[AVAILABLE DATA]:
..........
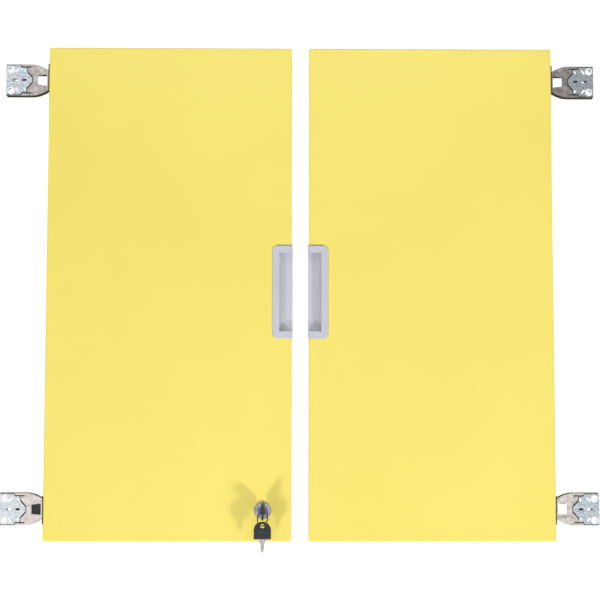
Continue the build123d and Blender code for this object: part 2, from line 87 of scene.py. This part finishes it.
# Details on each mounting plate, in mm: along from its far end, up or down from its middle height
COUNTERSINK_ALONG = 7.0
COUNTERSINK_UP = 16.0
COUNTERSINK_RING = [(3.3, 0.05), (3.4, -0.30), (5.0, -0.35), (5.6, 0.05)]
Boss = namedtuple("Boss", "along up length width slant height inset look slot")
BOSSES = {
    "rib": Boss(16.0, 15.0, 8.0, 3.2, 50.0, 0.5, 0.7, "bright_zinc", "zinc_steel"),
    "boss": Boss(28.5, 14.8, 5.5, 2.8, 50.0, 0.5, 0.7, "bright_zinc", "zinc_steel"),
    "slit": Boss(35.6, 8.3, 12.0, 1.9, -49.0, 0.15, 0.1, "dark_steel", "nickel_steel"),
}
LEAF_ALONG = (22.0, 40.5)
LEAF_DEPTH = (2.0, 2.4)
LEAF_HALF_Z = 21.0

# Cover in one arm's window, in mm from the arm's nose, its front and its middle height
COVER_ALONG = (18.6, 3.8)
COVER_DEPTH = (1.4, 1.8)
COVER_HALF_Z = 8.8

# Lip at the door's outer edge, in mm past the edge and behind the front
LIP_PAST = (-0.2, 1.4)
LIP_DEPTH = (1.0, 2.8)
LIP_HALF_Z = 21.0

# Gap above a pull's flange, in mm from its outer and inner ends, the door's front and the pull's top
GAP_ENDS = (7.0, 0.5)
GAP_DEPTH = (-0.05, 0.5)
GAP_UP = (-0.2, 0.9)

# Turned rings on the lock's bezel, and the panel on the hanging key, in mm
BEZEL_RINGS = {"bezel_groove": (7.4, 8.6), "bezel_rim": (11.3, 12.3)}
BEZEL_DEPTH = (0.2, -0.08)
PANEL_UP = 8.5
PANEL_HALF_X = 9.4
PANEL_HALF_Z = 5.2
PANEL_HEIGHT = 0.6
PANEL_INSET = 1.2

# Shape of small pieces: steps round a ring and a round end, and a boss's shoulder as shares of
# its height and inset
RING_STEPS = 40
END_STEPS = 8
SHOULDER_HEIGHT = 0.7
SHOULDER_INSET = 0.4

# Rounded edges, in mm and degrees
STEEL_EDGE = 0.25
PLASTIC_EDGE = 0.3
TURNED_EDGE = 0.15
EDGE_ANGLE = 38.0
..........
[GOAL]:
In the listing above, find each line with the word "from" and copy it.

[EXPECTED ANSWER]:
Continue the build123d and Blender code for this object: part 2, from line 87 of scene.py. This part finishes it.
# Details on each mounting plate, in mm: along from its far end, up or down from its middle height
# Cover in one arm's window, in mm from the arm's nose, its front and its middle height
# Gap above a pull's flange, in mm from its outer and inner ends, the door's front and the pull's top